Ah, in this case its quite a general openEHR question. Unfortunately, I’m “on the road” until the weekend. I hope that somebody can provide an example in the meantime. Otherwise, I will be able to provide an example next week.

thank you @birger.haarbrandt ,
I’ll appreciate very much the examples.
It’s quite a general openEHR question but I’m mostly interested in what EHRBase supports

Here is a valid example (at least in Better

 "initial_assesment/glasgow_coma_scale_gcs/best_motor_response_m/_null_flavour|code": "271", 

thanks Ian. And for the same example do I have to do something in the template?
I try to explain better. Do I have to know beforehand what data can be absent and declare them in some way in the template (this data may be present or not) or it is something that must be done only at composition level?
I assume it is the latter. I don’t always know in advance which data will be more susceptible to absence.
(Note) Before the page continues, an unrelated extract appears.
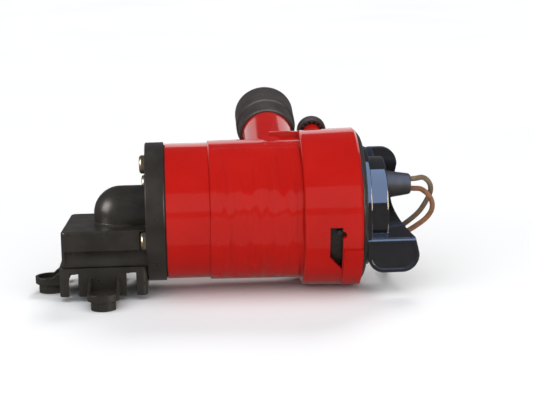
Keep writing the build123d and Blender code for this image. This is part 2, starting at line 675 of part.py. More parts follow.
with BuildPart() as end_cap:
    with BuildSketch(AXIAL):
        with BuildLine():
            rim_x1 = RING_X1 + CAP_RIM_T
            Polyline((RING_X1, 0), (RING_X1, CAP_RIM_R), (rim_x1 - 0.8, CAP_RIM_R))
            RadiusArc((rim_x1 - 0.8, CAP_RIM_R), (rim_x1, CAP_RIM_R - 0.8), 0.8)
            Polyline((rim_x1, CAP_RIM_R - 0.8), (rim_x1, CAP_R), (CAP_X1 - 1.2, CAP_R))
            RadiusArc((CAP_X1 - 1.2, CAP_R), (CAP_X1, CAP_R - 1.2), 1.2)
            Polyline((CAP_X1, CAP_R - 1.2), (CAP_X1, 0), (RING_X1, 0))
        make_face()
    revolve(axis=PUMP_AXIS)
    add(front_half)
    add(back_half)
    with BuildSketch(station(RING_X1)):
        Circle(CAP_R - 2.4)
    extrude(amount=CAP_X1 - 2.4 - RING_X1, mode=Mode.SUBTRACT)
    with BuildSketch(station(RING_X1)):
        with Locations((0, GLAND_Z)):
            Circle(5.02)
    extrude(amount=20, mode=Mode.SUBTRACT)
finish_part(end_cap.part, "end_cap")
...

It would nearly always be a run-time ‘decision’ but occasionally (as per the example above) be a case where the archetype enforces mandation on a sub-score which is not recorded, only the total score. I’m not sure TBH if you can constrain that in templates.

that’s correct. However, if I remember correctly, you can limit to allowed absence reasons if this is required.


@birger.haarbrandt sorry to bother but can you post me some example that works with EHRBase?

Does anyone have experience with EHRBase and null values in flat format? Is it doable?